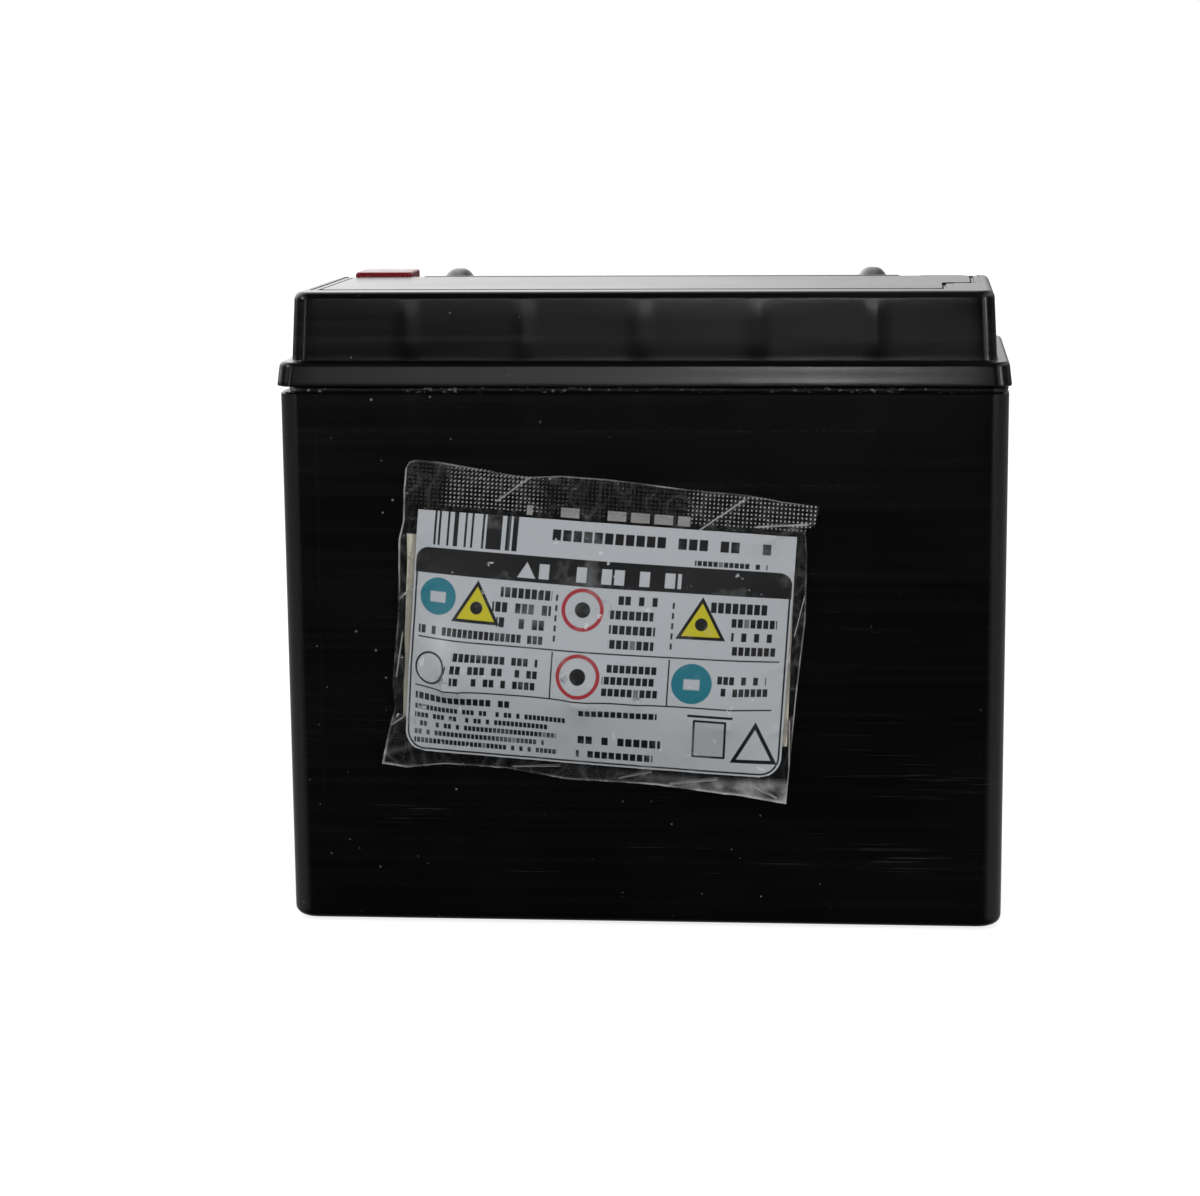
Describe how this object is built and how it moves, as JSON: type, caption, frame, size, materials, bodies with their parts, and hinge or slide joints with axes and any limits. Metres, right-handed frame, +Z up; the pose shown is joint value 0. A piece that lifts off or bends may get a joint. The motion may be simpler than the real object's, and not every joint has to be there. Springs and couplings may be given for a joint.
{
  "type": "motorcycle battery",
  "caption": "Sealed lead-acid motorcycle battery: black box with a rimmed lid, corner terminals, a red lift-off terminal cover and a bag of fasteners on its face.",
  "frame": {"origin": "middle of the container's flat bottom", "axes": "+X along the battery's length, from the positive end to the negative end; +Y towards the long face with the terminals, -Y towards the face with the bag; +Z up"},
  "size_m": [0.175, 0.0997, 0.1544],
  "materials": {
    "black_plastic": "soft semi-gloss moulded polypropylene, black, fine scratches",
    "red_plastic": "moulded red plastic, satin",
    "valve_rubber": "matt black rubber",
    "lead": "cast lead, dull grey with slight tarnish",
    "red_epoxy": "poured red epoxy, glossy",
    "black_epoxy": "poured black epoxy, glossy",
    "positive_plate": "pasted lead grid, dark brown oxide",
    "negative_plate": "pasted lead grid, grey sponge lead",
    "glass_mat": "absorbent glass mat, white felt",
    "clear_film": "clear wrinkled polyethylene film with a plain printed panel",
    "printed_panel": null,
    "leaflet_paper": "cream paper, slightly creased",
    "adhesive": "soft translucent glue pad",
    "plated_steel": "zinc-plated steel"
  },
  "bodies": {
    "battery": {"container": "black_plastic", "lid": "black_plastic", "vent_cover_plate": "black_plastic", "valve_cap_1": "valve_rubber", "valve_cap_2": "valve_rubber", "valve_cap_3": "valve_rubber", "valve_cap_4": "valve_rubber", "valve_cap_5": "valve_rubber", "valve_cap_6": "valve_rubber", "positive_terminal": "lead", "negative_terminal": "lead", "positive_terminal_seal": "red_epoxy", "negative_terminal_seal": "black_epoxy", "positive_plates_1": "positive_plate", "positive_plates_2": "positive_plate", "positive_plates_3": "positive_plate", "positive_plates_4": "positive_plate", "positive_plates_5": "positive_plate", "positive_plates_6": "positive_plate", "negative_plates_1": "negative_plate", "negative_plates_2": "negative_plate", "negative_plates_3": "negative_plate", "negative_plates_4": "negative_plate", "negative_plates_5": "negative_plate", "negative_plates_6": "negative_plate", "separator_1": "glass_mat", "separator_2": "glass_mat", "separator_3": "glass_mat", "separator_4": "glass_mat", "separator_5": "glass_mat", "separator_6": "glass_mat", "intercell_link_1": "lead", "intercell_link_2": "lead", "intercell_link_3": "lead", "intercell_link_4": "lead", "intercell_link_5": "lead"},
    "positive_cover": {"positive_terminal_cover": "red_plastic"},
    "bag": {"fastener_bag": "clear_film", "instruction_leaflet": "leaflet_paper", "bag_adhesive": "adhesive", "terminal_bolt_1": "plated_steel", "terminal_bolt_2": "plated_steel", "square_nut_1": "plated_steel", "square_nut_2": "plated_steel"}
  },
  "joints": [
    {"name": "cover_lift", "type": "slide", "parent": "battery", "child": "positive_cover", "axis": [0, 0, 1], "range_m": [0, 0.02]},
    {"name": "bag_peel", "type": "slide", "parent": "battery", "child": "bag", "axis": [0, -1, 0], "range_m": [0, 0.03]}
  ]
}
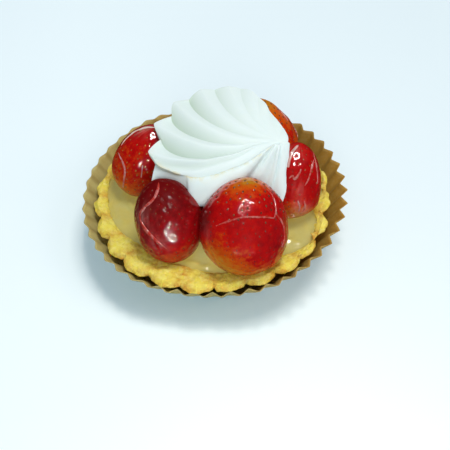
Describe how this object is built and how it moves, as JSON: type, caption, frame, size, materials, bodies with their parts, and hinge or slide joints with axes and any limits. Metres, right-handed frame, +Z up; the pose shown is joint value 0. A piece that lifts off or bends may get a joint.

### Task statement:
Reproduce the data, keeping every line exactly the same.

### Solution to this exercise:
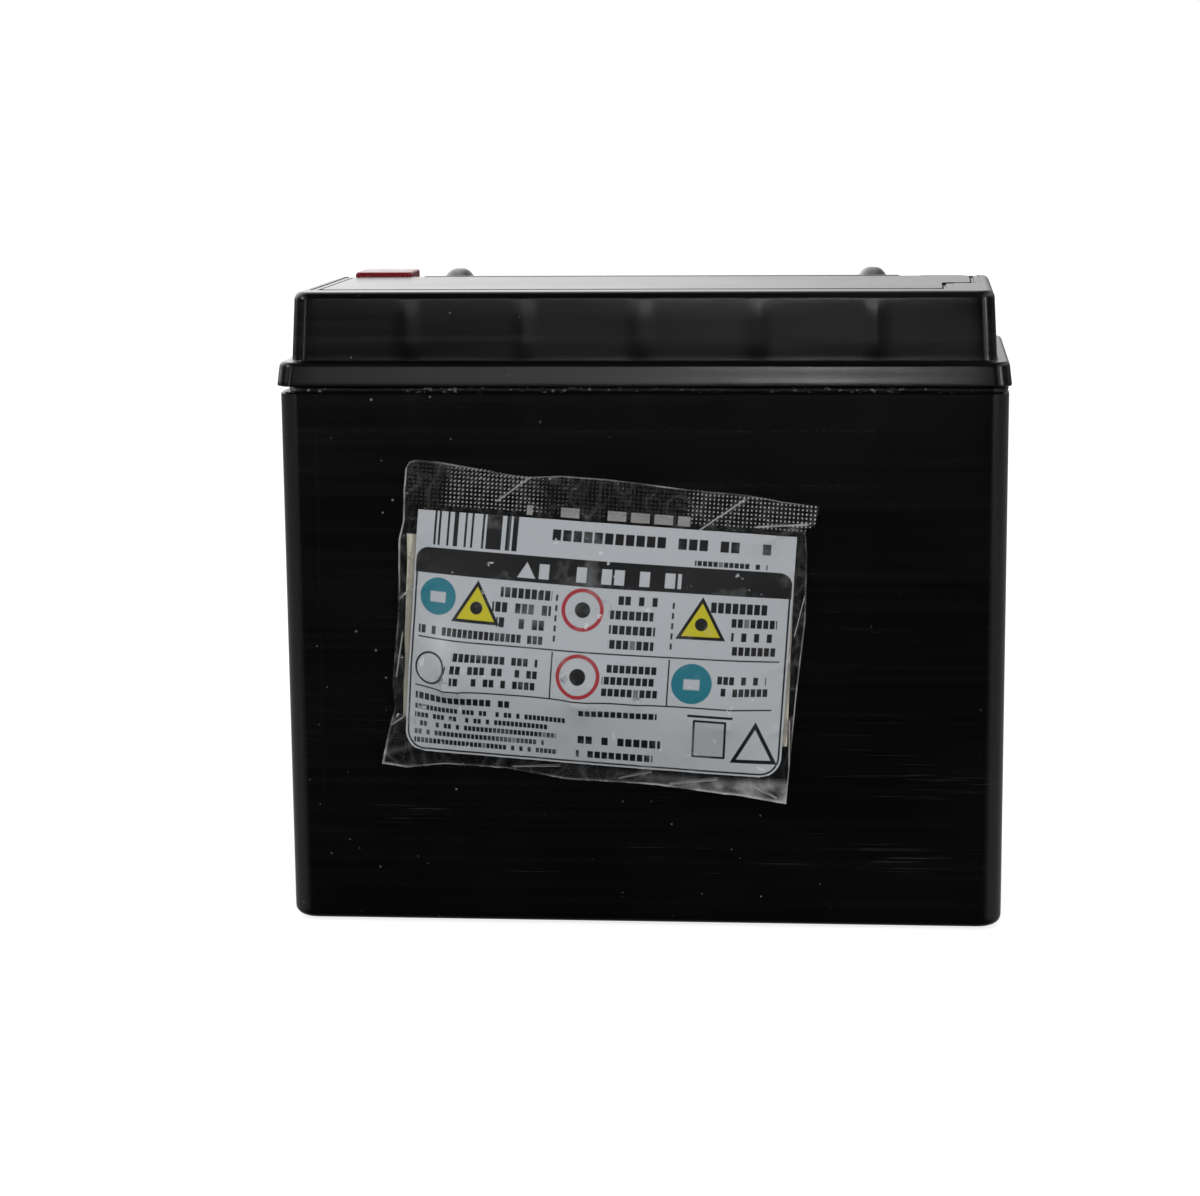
Describe how this object is built and how it moves, as JSON: type, caption, frame, size, materials, bodies with their parts, and hinge or slide joints with axes and any limits. Metres, right-handed frame, +Z up; the pose shown is joint value 0. A piece that lifts off or bends may get a joint. The motion may be simpler than the real object's, and not every joint has to be there. Springs and couplings may be given for a joint.
{
  "type": "motorcycle battery",
  "caption": "Sealed lead-acid motorcycle battery: black box with a rimmed lid, corner terminals, a red lift-off terminal cover and a bag of fasteners on its face.",
  "frame": {"origin": "middle of the container's flat bottom", "axes": "+X along the battery's length, from the positive end to the negative end; +Y towards the long face with the terminals, -Y towards the face with the bag; +Z up"},
  "size_m": [0.175, 0.0997, 0.1544],
  "materials": {
    "black_plastic": "soft semi-gloss moulded polypropylene, black, fine scratches",
    "red_plastic": "moulded red plastic, satin",
    "valve_rubber": "matt black rubber",
    "lead": "cast lead, dull grey with slight tarnish",
    "red_epoxy": "poured red epoxy, glossy",
    "black_epoxy": "poured black epoxy, glossy",
    "positive_plate": "pasted lead grid, dark brown oxide",
    "negative_plate": "pasted lead grid, grey sponge lead",
    "glass_mat": "absorbent glass mat, white felt",
    "clear_film": "clear wrinkled polyethylene film with a plain printed panel",
    "printed_panel": null,
    "leaflet_paper": "cream paper, slightly creased",
    "adhesive": "soft translucent glue pad",
    "plated_steel": "zinc-plated steel"
  },
  "bodies": {
    "battery": {"container": "black_plastic", "lid": "black_plastic", "vent_cover_plate": "black_plastic", "valve_cap_1": "valve_rubber", "valve_cap_2": "valve_rubber", "valve_cap_3": "valve_rubber", "valve_cap_4": "valve_rubber", "valve_cap_5": "valve_rubber", "valve_cap_6": "valve_rubber", "positive_terminal": "lead", "negative_terminal": "lead", "positive_terminal_seal": "red_epoxy", "negative_terminal_seal": "black_epoxy", "positive_plates_1": "positive_plate", "positive_plates_2": "positive_plate", "positive_plates_3": "positive_plate", "positive_plates_4": "positive_plate", "positive_plates_5": "positive_plate", "positive_plates_6": "positive_plate", "negative_plates_1": "negative_plate", "negative_plates_2": "negative_plate", "negative_plates_3": "negative_plate", "negative_plates_4": "negative_plate", "negative_plates_5": "negative_plate", "negative_plates_6": "negative_plate", "separator_1": "glass_mat", "separator_2": "glass_mat", "separator_3": "glass_mat", "separator_4": "glass_mat", "separator_5": "glass_mat", "separator_6": "glass_mat", "intercell_link_1": "lead", "intercell_link_2": "lead", "intercell_link_3": "lead", "intercell_link_4": "lead", "intercell_link_5": "lead"},
    "positive_cover": {"positive_terminal_cover": "red_plastic"},
    "bag": {"fastener_bag": "clear_film", "instruction_leaflet": "leaflet_paper", "bag_adhesive": "adhesive", "terminal_bolt_1": "plated_steel", "terminal_bolt_2": "plated_steel", "square_nut_1": "plated_steel", "square_nut_2": "plated_steel"}
  },
  "joints": [
    {"name": "cover_lift", "type": "slide", "parent": "battery", "child": "positive_cover", "axis": [0, 0, 1], "range_m": [0, 0.02]},
    {"name": "bag_peel", "type": "slide", "parent": "battery", "child": "bag", "axis": [0, -1, 0], "range_m": [0, 0.03]}
  ]
}
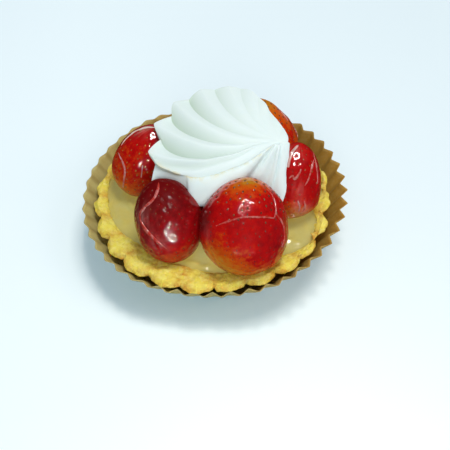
Describe how this object is built and how it moves, as JSON: type, caption, frame, size, materials, bodies with their parts, and hinge or slide joints with axes and any limits. Metres, right-handed frame, +Z up; the pose shown is joint value 0. A piece that lifts off or bends may get a joint.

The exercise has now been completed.